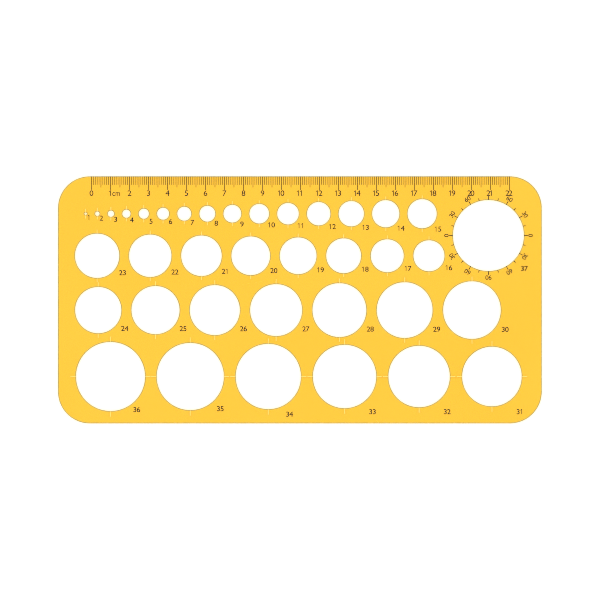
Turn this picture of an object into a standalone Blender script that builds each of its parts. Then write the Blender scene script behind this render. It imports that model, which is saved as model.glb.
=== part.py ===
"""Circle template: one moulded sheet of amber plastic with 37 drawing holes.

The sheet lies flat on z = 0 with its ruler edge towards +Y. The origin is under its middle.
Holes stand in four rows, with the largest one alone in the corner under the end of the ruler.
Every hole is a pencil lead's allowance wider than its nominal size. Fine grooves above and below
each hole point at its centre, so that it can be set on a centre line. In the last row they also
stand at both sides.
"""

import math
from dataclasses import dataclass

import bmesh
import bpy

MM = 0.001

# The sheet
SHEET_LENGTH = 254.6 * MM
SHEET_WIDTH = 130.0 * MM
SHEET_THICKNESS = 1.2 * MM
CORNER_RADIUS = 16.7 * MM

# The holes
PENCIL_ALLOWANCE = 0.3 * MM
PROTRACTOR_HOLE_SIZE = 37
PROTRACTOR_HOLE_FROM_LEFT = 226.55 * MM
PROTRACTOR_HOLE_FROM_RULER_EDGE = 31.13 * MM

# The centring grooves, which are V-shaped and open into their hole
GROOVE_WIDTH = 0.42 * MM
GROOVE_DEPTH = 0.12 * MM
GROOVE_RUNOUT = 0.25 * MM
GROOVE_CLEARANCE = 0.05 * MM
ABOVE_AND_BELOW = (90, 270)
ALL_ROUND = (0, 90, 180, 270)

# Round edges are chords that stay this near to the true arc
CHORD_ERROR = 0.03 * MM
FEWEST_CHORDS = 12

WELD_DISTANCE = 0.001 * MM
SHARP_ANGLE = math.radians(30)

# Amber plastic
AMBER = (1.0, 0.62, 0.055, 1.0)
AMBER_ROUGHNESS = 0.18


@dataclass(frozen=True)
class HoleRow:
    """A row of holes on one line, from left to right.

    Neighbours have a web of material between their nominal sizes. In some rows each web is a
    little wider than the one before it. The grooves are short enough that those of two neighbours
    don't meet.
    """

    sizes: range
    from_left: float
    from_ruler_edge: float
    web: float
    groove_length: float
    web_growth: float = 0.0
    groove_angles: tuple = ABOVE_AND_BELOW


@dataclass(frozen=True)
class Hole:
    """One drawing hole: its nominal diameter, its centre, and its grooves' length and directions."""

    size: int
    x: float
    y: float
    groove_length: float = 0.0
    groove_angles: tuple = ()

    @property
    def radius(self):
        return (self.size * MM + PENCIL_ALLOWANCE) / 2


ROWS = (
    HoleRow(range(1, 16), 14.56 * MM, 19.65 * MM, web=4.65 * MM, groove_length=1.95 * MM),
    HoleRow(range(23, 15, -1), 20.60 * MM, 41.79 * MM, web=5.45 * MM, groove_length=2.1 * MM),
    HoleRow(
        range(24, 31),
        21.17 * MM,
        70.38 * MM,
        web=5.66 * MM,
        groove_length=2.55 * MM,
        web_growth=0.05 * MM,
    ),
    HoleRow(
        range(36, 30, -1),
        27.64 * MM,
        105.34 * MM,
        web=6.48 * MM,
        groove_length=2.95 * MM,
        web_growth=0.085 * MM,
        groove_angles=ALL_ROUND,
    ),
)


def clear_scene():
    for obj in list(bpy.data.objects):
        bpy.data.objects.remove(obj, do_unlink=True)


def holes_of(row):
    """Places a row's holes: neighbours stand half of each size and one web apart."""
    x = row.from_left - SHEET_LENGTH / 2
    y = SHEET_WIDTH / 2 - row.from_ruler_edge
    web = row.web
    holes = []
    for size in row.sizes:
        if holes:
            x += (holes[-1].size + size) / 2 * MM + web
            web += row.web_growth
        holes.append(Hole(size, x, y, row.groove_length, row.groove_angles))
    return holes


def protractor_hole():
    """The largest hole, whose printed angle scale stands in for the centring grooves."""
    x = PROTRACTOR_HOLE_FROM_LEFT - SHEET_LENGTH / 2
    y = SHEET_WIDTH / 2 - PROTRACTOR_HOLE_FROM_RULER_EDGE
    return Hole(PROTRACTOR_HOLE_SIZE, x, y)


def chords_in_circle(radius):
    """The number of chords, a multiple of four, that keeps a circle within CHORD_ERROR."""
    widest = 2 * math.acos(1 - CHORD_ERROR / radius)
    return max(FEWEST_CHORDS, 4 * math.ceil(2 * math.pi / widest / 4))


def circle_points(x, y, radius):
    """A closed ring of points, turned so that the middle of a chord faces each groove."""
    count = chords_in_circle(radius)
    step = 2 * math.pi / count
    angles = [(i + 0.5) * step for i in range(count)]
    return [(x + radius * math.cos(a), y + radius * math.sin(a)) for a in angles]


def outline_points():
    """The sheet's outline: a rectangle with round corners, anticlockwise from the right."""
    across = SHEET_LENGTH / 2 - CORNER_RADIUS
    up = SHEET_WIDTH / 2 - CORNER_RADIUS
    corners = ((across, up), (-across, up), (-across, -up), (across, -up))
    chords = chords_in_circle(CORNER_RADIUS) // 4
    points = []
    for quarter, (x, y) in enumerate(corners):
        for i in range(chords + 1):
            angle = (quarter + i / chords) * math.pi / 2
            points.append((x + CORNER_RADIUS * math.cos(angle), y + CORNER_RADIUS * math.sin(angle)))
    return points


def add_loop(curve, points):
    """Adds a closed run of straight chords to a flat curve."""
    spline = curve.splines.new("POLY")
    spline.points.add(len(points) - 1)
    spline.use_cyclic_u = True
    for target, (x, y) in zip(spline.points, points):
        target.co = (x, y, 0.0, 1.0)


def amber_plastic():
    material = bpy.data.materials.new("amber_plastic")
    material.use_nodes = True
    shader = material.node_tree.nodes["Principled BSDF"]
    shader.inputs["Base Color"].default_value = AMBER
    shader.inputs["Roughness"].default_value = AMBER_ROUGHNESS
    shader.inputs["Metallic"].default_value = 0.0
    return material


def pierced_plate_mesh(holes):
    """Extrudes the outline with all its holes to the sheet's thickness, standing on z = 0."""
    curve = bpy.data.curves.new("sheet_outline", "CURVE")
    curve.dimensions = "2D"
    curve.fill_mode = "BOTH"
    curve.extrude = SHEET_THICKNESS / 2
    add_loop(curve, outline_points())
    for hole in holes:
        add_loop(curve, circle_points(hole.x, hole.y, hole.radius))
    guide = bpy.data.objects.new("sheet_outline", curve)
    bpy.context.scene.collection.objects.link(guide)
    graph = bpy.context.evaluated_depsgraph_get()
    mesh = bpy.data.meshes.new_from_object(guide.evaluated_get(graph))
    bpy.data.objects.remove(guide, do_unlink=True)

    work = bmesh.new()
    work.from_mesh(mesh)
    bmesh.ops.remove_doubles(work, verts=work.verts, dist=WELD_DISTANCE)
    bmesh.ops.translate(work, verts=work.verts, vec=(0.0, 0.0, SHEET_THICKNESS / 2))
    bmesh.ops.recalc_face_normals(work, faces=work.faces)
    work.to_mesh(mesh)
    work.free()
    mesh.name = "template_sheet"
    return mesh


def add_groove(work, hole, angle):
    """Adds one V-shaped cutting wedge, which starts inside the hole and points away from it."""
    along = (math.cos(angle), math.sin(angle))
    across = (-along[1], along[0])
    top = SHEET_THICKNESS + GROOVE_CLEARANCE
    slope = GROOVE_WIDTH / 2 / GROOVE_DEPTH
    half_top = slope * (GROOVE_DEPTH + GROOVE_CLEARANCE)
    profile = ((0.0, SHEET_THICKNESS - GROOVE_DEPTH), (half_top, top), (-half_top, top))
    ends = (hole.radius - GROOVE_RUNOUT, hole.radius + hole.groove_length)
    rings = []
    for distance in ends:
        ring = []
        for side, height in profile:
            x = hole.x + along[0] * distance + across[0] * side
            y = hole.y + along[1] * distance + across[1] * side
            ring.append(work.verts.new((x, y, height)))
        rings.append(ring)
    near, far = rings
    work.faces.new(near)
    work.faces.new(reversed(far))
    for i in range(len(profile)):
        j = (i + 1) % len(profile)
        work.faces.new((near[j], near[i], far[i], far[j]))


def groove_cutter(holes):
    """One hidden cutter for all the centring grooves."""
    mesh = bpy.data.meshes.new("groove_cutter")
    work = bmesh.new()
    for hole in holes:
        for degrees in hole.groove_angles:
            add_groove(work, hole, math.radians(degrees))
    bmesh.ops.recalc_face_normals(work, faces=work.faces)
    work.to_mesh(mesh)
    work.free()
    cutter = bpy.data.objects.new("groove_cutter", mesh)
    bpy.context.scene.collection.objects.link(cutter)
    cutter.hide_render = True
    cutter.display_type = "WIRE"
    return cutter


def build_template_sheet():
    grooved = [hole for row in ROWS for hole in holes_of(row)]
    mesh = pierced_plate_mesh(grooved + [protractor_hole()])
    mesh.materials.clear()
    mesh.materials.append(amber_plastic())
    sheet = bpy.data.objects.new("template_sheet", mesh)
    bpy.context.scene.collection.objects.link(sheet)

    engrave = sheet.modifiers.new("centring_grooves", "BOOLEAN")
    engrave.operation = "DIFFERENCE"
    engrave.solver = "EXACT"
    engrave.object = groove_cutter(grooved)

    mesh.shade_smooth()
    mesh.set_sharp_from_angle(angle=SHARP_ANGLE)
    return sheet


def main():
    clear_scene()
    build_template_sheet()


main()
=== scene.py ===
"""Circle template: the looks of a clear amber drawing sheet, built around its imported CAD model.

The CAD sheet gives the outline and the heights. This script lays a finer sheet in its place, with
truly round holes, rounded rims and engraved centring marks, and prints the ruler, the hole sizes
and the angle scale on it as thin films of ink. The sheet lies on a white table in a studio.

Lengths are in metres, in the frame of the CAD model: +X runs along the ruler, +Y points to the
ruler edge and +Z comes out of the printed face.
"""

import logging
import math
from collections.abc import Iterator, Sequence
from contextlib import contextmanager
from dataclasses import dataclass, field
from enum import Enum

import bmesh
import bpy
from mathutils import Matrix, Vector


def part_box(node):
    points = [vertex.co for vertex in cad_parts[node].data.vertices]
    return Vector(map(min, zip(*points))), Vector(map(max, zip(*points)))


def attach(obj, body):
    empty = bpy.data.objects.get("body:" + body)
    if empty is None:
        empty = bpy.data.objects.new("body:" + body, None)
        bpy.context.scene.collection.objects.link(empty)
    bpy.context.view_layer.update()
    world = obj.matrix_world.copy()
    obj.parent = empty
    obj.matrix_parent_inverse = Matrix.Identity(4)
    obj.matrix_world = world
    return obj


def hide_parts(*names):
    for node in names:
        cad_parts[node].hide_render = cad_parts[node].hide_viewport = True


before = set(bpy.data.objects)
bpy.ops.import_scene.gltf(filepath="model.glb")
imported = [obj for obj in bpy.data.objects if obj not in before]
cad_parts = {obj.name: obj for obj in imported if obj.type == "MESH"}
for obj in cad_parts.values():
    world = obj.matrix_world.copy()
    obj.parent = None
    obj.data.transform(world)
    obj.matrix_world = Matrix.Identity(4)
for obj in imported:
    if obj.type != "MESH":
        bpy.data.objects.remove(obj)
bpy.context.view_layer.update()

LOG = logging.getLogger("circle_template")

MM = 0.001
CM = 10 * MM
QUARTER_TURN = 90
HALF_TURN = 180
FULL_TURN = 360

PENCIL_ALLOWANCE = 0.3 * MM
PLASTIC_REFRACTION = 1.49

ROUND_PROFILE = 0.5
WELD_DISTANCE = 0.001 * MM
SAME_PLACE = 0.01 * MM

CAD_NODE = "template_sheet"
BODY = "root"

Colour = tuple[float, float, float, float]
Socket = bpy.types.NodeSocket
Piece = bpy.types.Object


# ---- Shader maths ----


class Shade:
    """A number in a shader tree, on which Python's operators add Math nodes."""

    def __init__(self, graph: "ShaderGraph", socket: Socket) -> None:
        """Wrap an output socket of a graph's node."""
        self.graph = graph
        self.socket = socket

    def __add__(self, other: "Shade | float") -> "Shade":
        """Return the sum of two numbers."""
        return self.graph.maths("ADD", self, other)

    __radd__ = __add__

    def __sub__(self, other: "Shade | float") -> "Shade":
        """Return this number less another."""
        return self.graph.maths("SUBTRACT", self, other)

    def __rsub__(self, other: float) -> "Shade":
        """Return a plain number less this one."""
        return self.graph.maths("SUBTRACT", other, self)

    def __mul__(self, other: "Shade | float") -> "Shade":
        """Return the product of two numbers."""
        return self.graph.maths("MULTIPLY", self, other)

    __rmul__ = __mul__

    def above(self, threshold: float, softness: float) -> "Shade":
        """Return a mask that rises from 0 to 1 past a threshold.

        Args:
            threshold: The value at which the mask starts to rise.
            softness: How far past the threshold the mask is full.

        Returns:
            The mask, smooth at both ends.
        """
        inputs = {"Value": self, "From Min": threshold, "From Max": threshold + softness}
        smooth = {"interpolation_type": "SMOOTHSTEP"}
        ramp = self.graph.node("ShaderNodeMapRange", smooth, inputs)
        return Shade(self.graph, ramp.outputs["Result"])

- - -

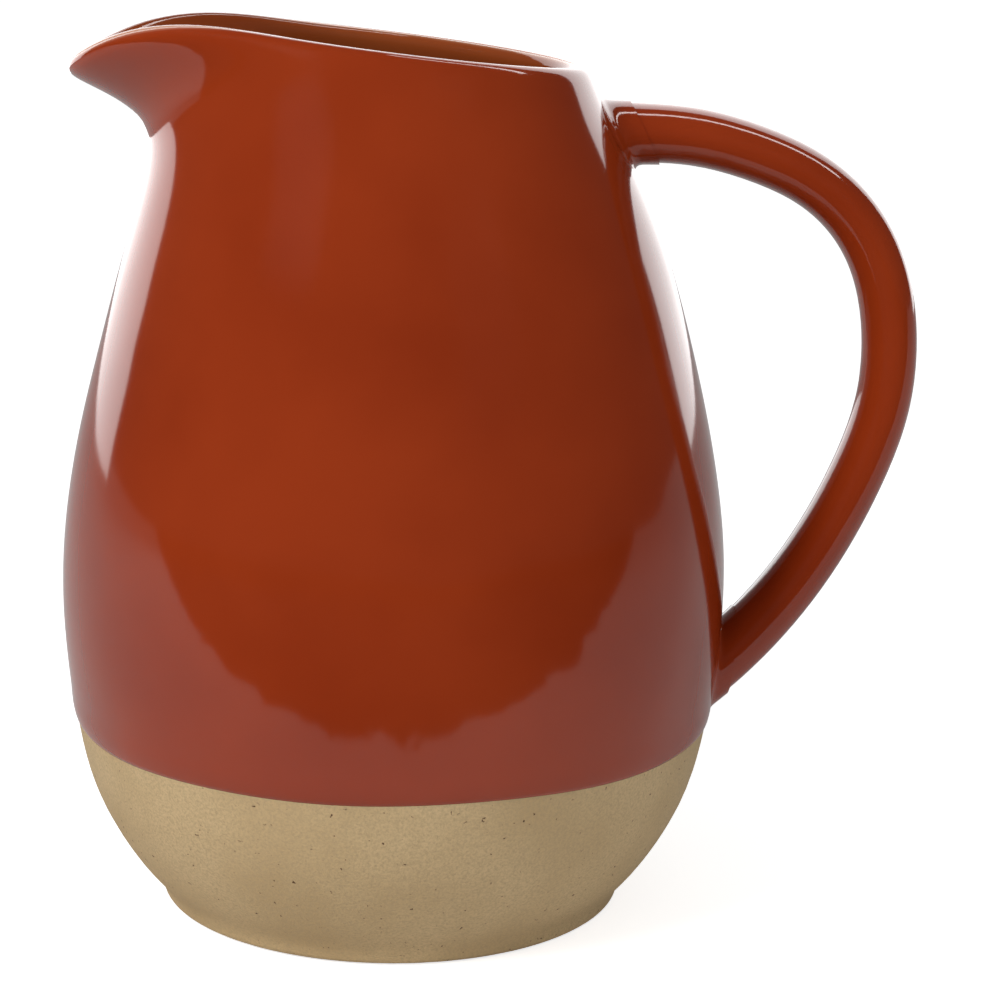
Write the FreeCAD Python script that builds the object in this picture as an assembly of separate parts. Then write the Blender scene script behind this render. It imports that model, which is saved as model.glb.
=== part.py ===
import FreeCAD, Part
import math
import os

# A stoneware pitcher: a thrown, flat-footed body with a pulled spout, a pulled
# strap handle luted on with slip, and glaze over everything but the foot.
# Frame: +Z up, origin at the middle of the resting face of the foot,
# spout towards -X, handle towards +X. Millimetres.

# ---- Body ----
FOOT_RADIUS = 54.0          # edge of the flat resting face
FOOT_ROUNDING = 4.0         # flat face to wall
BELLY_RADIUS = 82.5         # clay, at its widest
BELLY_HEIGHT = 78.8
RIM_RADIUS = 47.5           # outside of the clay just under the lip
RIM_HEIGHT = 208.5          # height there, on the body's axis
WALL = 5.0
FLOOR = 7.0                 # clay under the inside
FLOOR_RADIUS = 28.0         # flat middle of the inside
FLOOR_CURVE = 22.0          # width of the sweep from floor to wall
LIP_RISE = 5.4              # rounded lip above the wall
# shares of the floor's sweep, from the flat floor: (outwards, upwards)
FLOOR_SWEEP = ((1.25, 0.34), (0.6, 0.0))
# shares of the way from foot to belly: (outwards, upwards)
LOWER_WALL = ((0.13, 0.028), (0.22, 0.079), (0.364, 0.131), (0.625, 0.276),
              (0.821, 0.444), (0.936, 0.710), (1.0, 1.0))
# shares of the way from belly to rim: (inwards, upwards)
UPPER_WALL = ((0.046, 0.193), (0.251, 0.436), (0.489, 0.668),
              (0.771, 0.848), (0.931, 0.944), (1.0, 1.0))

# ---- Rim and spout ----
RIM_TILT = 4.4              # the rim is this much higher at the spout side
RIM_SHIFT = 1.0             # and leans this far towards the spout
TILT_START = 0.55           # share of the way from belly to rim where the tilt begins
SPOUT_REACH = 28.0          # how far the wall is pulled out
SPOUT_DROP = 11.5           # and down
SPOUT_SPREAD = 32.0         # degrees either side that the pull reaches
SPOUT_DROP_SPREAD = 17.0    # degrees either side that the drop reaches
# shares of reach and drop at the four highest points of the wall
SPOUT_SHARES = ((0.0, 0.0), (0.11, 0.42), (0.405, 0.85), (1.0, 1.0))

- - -

AIM: Using the entries above, give again exactly the lines from the line holding "mesh.materials.append(amber_plastic())" through the line holding "before = set(bpy.data.objects)". Include both end lines and nothing else.

FULL OUTPUT:
    mesh.materials.append(amber_plastic())
    sheet = bpy.data.objects.new("template_sheet", mesh)
    bpy.context.scene.collection.objects.link(sheet)

    engrave = sheet.modifiers.new("centring_grooves", "BOOLEAN")
    engrave.operation = "DIFFERENCE"
    engrave.solver = "EXACT"
    engrave.object = groove_cutter(grooved)

    mesh.shade_smooth()
    mesh.set_sharp_from_angle(angle=SHARP_ANGLE)
    return sheet


def main():
    clear_scene()
    build_template_sheet()


main()
=== scene.py ===
"""Circle template: the looks of a clear amber drawing sheet, built around its imported CAD model.

The CAD sheet gives the outline and the heights. This script lays a finer sheet in its place, with
truly round holes, rounded rims and engraved centring marks, and prints the ruler, the hole sizes
and the angle scale on it as thin films of ink. The sheet lies on a white table in a studio.

Lengths are in metres, in the frame of the CAD model: +X runs along the ruler, +Y points to the
ruler edge and +Z comes out of the printed face.
"""

import logging
import math
from collections.abc import Iterator, Sequence
from contextlib import contextmanager
from dataclasses import dataclass, field
from enum import Enum

import bmesh
import bpy
from mathutils import Matrix, Vector


def part_box(node):
    points = [vertex.co for vertex in cad_parts[node].data.vertices]
    return Vector(map(min, zip(*points))), Vector(map(max, zip(*points)))


def attach(obj, body):
    empty = bpy.data.objects.get("body:" + body)
    if empty is None:
        empty = bpy.data.objects.new("body:" + body, None)
        bpy.context.scene.collection.objects.link(empty)
    bpy.context.view_layer.update()
    world = obj.matrix_world.copy()
    obj.parent = empty
    obj.matrix_parent_inverse = Matrix.Identity(4)
    obj.matrix_world = world
    return obj


def hide_parts(*names):
    for node in names:
        cad_parts[node].hide_render = cad_parts[node].hide_viewport = True


before = set(bpy.data.objects)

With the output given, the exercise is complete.